> Work instructions:
Repeat exactly the lines of the entries below from the one with "Keep writing the" through the one with "two buttons and", both ends included, and nothing else.

Excerpt from a dataset:
⟨

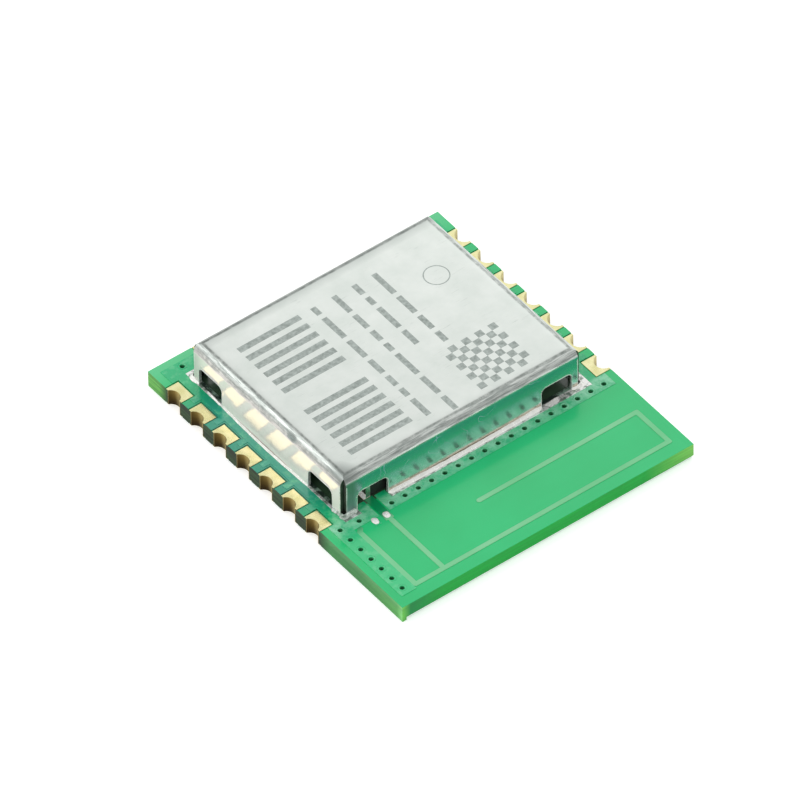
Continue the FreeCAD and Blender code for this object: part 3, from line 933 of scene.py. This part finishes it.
def circle(place, radius):
    turns = [math.tau * i / RING_POINTS for i in range(RING_POINTS)]
    return [Vector((place[0] + radius * math.cos(t), place[1] + radius * math.sin(t))) for t in turns]


def chequer_marks():
    x0, y0 = CHEQUER_LOW
    wide = (CHEQUER_HIGH[0] - x0) / CHEQUER_COUNT
    long = (CHEQUER_HIGH[1] - y0) / CHEQUER_COUNT
    return [rectangle(x0 + i * wide, x0 + (i + 1) * wide, y0 + j * long, y0 + (j + 1) * long)
            for i in range(CHEQUER_COUNT) for j in range(i % 2, CHEQUER_COUNT, 2)]


def dash_marks():
    """Rows of dashes, each row starting at another of the lengths."""
    marks = []
    for row, (x, end) in enumerate(DASH_ROWS):
        start, step = DASH_START, row
        while start > end:
            stop = max(end, start - DASH_LENGTHS[step % len(DASH_LENGTHS)])
            marks.append(rectangle(x - DASH_HEIGHT / 2, x + DASH_HEIGHT / 2, stop, start))
            start, step = stop - DASH_GAP, step + 2
    return marks


def stripe_marks():
    marks = []
    for (x0, y0), (x1, y1) in zip(STRIPES_LOW, STRIPES_HIGH):
        count = round((y1 - y0) / STROKE) // 2 + 1
        pitch = (y1 - y0 - STROKE) / (count - 1)
        marks += [rectangle(x0, x1, y0 + i * pitch, y0 + i * pitch + STROKE) for i in range(count)]
    return marks


def lid(sheet):
    """The flat lid, with the marks' outlines as edges; what an odd number of them holds is etched."""
    xs = steps(CAN_LOW[0] + BEND_RADIUS, CAN_HIGH[0] - BEND_RADIUS, CELL)
    ys = steps(CAN_LOW[1] + BEND_RADIUS, CAN_HIGH[1] - BEND_RADIUS, CELL)
    rim = [Vector((xs[i], ys[j])) for i, j in border(len(xs) - 1, len(ys) - 1)]
    marks = [circle(RING_PLACE, RING_RADIUS + side * RING_STROKE / 2) for side in (1, -1)]
    marks += chequer_marks() + dash_marks() + stripe_marks()
    points, edges = [], []
    for outline in [rim] + [divided(mark, LID_CELL) for mark in marks]:
        edges += closed(len(points), outline)
        points += outline
    points += grid_points(steps(xs[0], xs[-1], LID_CELL), steps(ys[0], ys[-1], LID_CELL))
    spots, faces, _ = triangles(points, edges)
    kinds = []
    for face in faces:
        middle = middle_of(spots, face)
        marked = sum(inside(middle, mark) for mark in marks) % 2 == 1
        kinds.append(ETCHED if marked else PLAIN)
    sheet.fill([Vector((p.x, p.y, LID)) for p in spots], faces, kinds)


def worn(point):
    """A point of the can with the lid's gentle waves and the small dent on its left bend."""
    moved = point.copy()
    if point.z > LID - 0.5 * BEND_RADIUS:
        low = wave(point.x * 0.35, point.y * 0.35, 3.1)
        fine = wave(point.x * 1.1, point.y * 1.1, 7.7)
        moved.z -= max(0.0, LID_WAVE * (0.5 + 0.7 * low + 0.25 * fine))
    away = [(c - d) / size for c, d, size in zip(point, DENT_PLACE, DENT_SIZE)]
    nearness = math.exp(-2 * sum(a * a for a in away))
    return moved + Vector(DENT_DIRECTION).normalized() * DENT_DEPTH * nearness


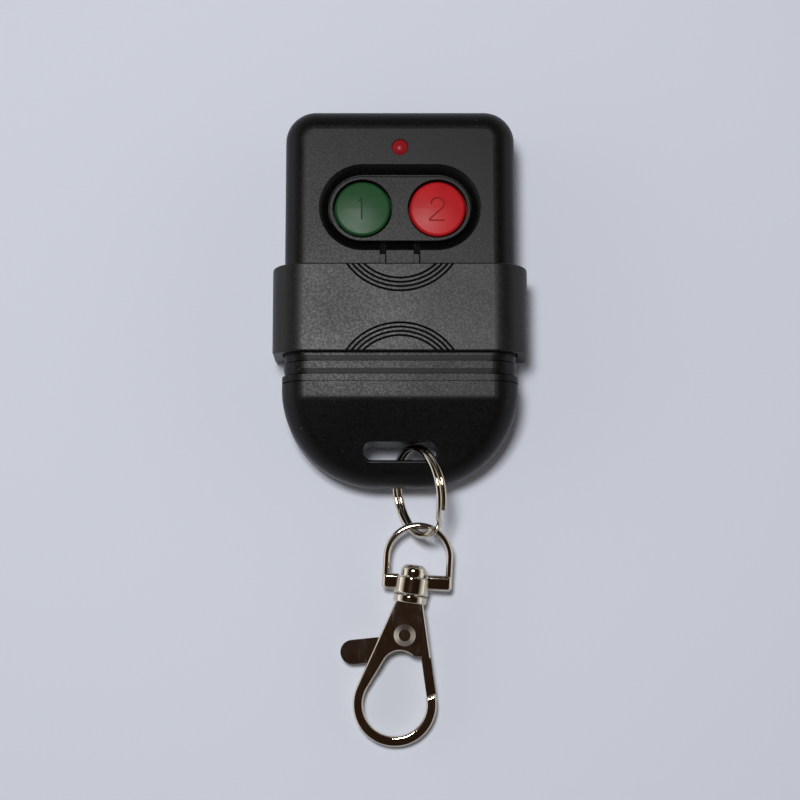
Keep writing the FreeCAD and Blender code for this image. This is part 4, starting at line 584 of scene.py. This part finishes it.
@dataclass
class ButtonField(SubAssembly):
    """The two buttons and the lamp."""

    cap_diameter: float = 9.0 * MM
    dome_rise: float = 0.35 * MM
    figure_depth: float = 0.2 * MM
    # Share of the cap's colour that the painted shade leaves on the figure's floor.
    figure_painted_shade: float = 0.66
    figure_roughness: float = 0.25
    facing_up: float = 0.9

    def __post_init__(self) -> None:
        """Choose the finishes."""
        self.finishes = {
            "green_button": Finishes.GREEN,
            "red_button": Finishes.RED,
            "lamp_lens": Finishes.LAMP,
            "lamp_legs": Finishes.STEEL,
        }

    def build(self) -> None:
        """Dress the pieces and paint shade into the figures that are cut into the caps."""
        super().build()
        for name in ("green_button", "red_button"):
            self.paint_shade_on_figure(name)

    def paint_shade_on_figure(self, name: str) -> None:
        """Darken the floor of the figure with painted shade, and dull it; the floor lies below the
        dome of the cap.

        Args:
            name: the button's node.
        """
        low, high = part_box(name)
        half = self.cap_diameter / 2
        dome = (half ** 2 + self.dome_rise ** 2) / (2 * self.dome_rise)
        centre = ((low[0] + high[0]) / 2, (low[1] + high[1]) / 2, high[2] - dome)
        tree = NodeTree(self.nodes[name].data.materials[0].node_tree)
        shader = next(node for node in tree.tree.nodes if node.type == "BSDF_PRINCIPLED")
        mapping = tree.add("ShaderNodeMapping")
        tree.put(mapping.inputs["Vector"], tree.add("ShaderNodeTexCoord").outputs["Object"])
        mapping.inputs["Location"].default_value = tuple(-c for c in centre)
        reach = tree.add("ShaderNodeVectorMath", operation="LENGTH")
        tree.put(reach.inputs[0], mapping.outputs[0])
        below = tree.math("LESS_THAN", reach.outputs["Value"], dome - self.figure_depth / 2)
        facing = tree.add("ShaderNodeSeparateXYZ")
        tree.put(facing.inputs[0], tree.add("ShaderNodeNewGeometry").outputs["Normal"])
        upward = tree.math("GREATER_THAN", facing.outputs["Z"], self.facing_up)
        mask = tree.math("MULTIPLY", below, upward)
        colour = shader.inputs["Base Color"].links[0].from_socket
        rough = shader.inputs["Roughness"].links[0].from_socket
        # Painted shade: the floor of the cut figure is darkened as if shade fell into the recess.
        painted_shade_colour = tuple(c * self.figure_painted_shade for c in self.finishes[name].value.colour)
        tree.put(shader.inputs["Base Color"], tree.mix(mask, colour, painted_shade_colour))
        dull = tree.math("MULTIPLY", mask, self.figure_roughness)
        tree.put(shader.inputs["Roughness"], tree.math("ADD", rough, dull))


@dataclass
class Electronics(SubAssembly):
    """Board, switches, chips and battery inside the case."""

    lever_count: int = 8

    def __post_init__(self) -> None:
        """Choose the finishes."""
        steel = ("switch_plates", "switch_pins", "code_switch_pins", "encoder_pins",
                 "resonator_can", "resonator_legs")
        sprung = ("battery_contact_plus", "battery_contact_minus", "battery_spring")
        nylon = ("switch_bases", "switch_plunger_green", "switch_plunger_red")
        self.finishes = {
            "circuit_board": Finishes.BOARD,
            "antenna_loop": Finishes.COPPER,
            "code_switch": Finishes.CODE_BLUE,
            "encoder_chip": Finishes.CHIP,
            "transistor": Finishes.CHIP,
            "trimmer": Finishes.TRIMMER,
            "resistors": Finishes.RESISTOR,
            "capacitors": Finishes.CAPACITOR,
            "battery_cell": Finishes.CELL,
        }
        self.finishes |= dict.fromkeys(steel, Finishes.STEEL)
        self.finishes |= dict.fromkeys(sprung, Finishes.SPRING)
        self.finishes |= dict.fromkeys(nylon, Finishes.NYLON)
        for i in range(self.lever_count):
            self.finishes[f"code_lever_{i + 1}"] = Finishes.CODE_WHITE


@dataclass
class KeyHardware(SubAssembly):
    """Split ring, swivel bow and clasp."""

    def __post_init__(self) -> None:
        """Choose the finishes."""
        plated = ("split_ring", "swivel_bow", "swivel_post", "clasp_body", "clasp_rivet",
                  "clasp_lever")
        self.finishes = dict.fromkeys(plated, Finishes.NICKEL)
        self.finishes["lever_spring"] = Finishes.SPRING


@dataclass
class Studio:
    """Floor, lamps, world and camera."""

    floor_size: float = 6.0
    floor_colour: Colour = (0.78, 0.82, 0.92)
    floor_roughness: float = 0.9
    floor_gloss: float = 0.1
    key_size: float = 0.11
    key_place: tuple[float, float, float] = (-0.060, 0.042, 0.52)
    key_power: float = 1.72
    zenith: Colour = (0.027, 0.0130, 0.0070)
    horizon: Colour = grey(1.80)
    wall_height: Span = (0.0, 0.66)
    ends_span: Span = (0.25, 0.8)
    ends_level: Span = (1.0, 0.28)
    sides_span: Span = (-0.5, 0.5)
    sides_level: Span = (1.0, 0.8)
    camera_place: tuple[float, float, float] = (0.0, -66.52 * MM, 323.06 * MM)
    camera_tilt: float = 9.0
    lens: float = 88.83
    clip: Span = (0.01, 20.0)

    def build(self) -> None:
        """Make the whole studio."""
        self.floor()
        self.key_lamp()
        self.world()
        self.camera()

    def floor(self) -> None:
        """Plain pale floor, which isn't part of the object."""
        bpy.ops.mesh.primitive_plane_add(size=self.floor_size)
        floor = bpy.context.object
        floor.name = "floor"
        paint = bpy.data.materials.new("pale_floor")
        paint.use_nodes = True
        shader = paint.node_tree.nodes["Principled BSDF"]
        shader.inputs["Base Color"].default_value = (*self.floor_colour, 1.0)
        shader.inputs["Roughness"].default_value = self.floor_roughness
        shader.inputs["Specular IOR Level"].default_value = self.floor_gloss
        floor.data.materials.append(paint)

    def key_lamp(self) -> None:
        """Soft box above the remote, a little to the left of its lamp end."""
        lamp = bpy.data.lights.new("key", "AREA")
        lamp.shape = "SQUARE"
        lamp.size = self.key_size
        lamp.energy = self.key_power
        holder = bpy.data.objects.new("key", lamp)
        holder.location = self.key_place
        aim = -Vector(self.key_place)
        holder.rotation_euler = aim.to_track_quat("-Z", "Y").to_euler()
        bpy.context.scene.collection.objects.link(holder)

    def world(self) -> None:
        """Studio walls that are pale at both sides and dim overhead and at the ends."""
        world = bpy.data.worlds.new("studio")
        bpy.context.scene.world = world
        world.use_nodes = True
        world.node_tree.nodes.clear()
        tree = NodeTree(world.node_tree)
        direction = tree.add("ShaderNodeTexCoord").outputs["Generated"]
        split = tree.add("ShaderNodeSeparateXYZ")
        tree.put(split.inputs[0], direction)
        height = tree.span(split.outputs["Z"], self.wall_height)
        background = tree.add("ShaderNodeBackground")
        tree.put(background.inputs["Color"], tree.mix(height, self.horizon, self.zenith))
        along = tree.math("ABSOLUTE", split.outputs["Y"])
        ends = tree.span(along, self.ends_span, self.ends_level)
        sides = tree.span(split.outputs["X"], self.sides_span, self.sides_level)
        tree.put(background.inputs["Strength"], tree.math("MULTIPLY", ends, sides))
        output = tree.add("ShaderNodeOutputWorld")
        tree.put(output.inputs["Surface"], background.outputs[0])

    def camera(self) -> None:
        """Camera at the photograph's viewing angle."""
        lens = bpy.data.cameras.new("camera")
        lens.lens = self.lens
        lens.clip_start, lens.clip_end = self.clip
        holder = bpy.data.objects.new("camera", lens)
        holder.location = self.camera_place
        holder.rotation_euler = (math.radians(self.camera_tilt), 0.0, 0.0)
        bpy.context.scene.collection.objects.link(holder)
        bpy.context.scene.camera = holder


def main() -> None:
    """Load the frame, dress each sub-assembly and build the studio."""
    logging.basicConfig(level=logging.INFO)
    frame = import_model()
    bpy.context.scene.view_settings.view_transform = "Standard"
    for kind in (Case, ButtonField, Electronics, KeyHardware):
        kind(frame["nodes"]).build()
    Studio().build()
    bpy.context.view_layer.update()


if __name__ == "__main__":
    main()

⟩

> Answer to the exercise:
Keep writing the FreeCAD and Blender code for this image. This is part 4, starting at line 584 of scene.py. This part finishes it.
@dataclass
class ButtonField(SubAssembly):
    """The two buttons and the lamp."""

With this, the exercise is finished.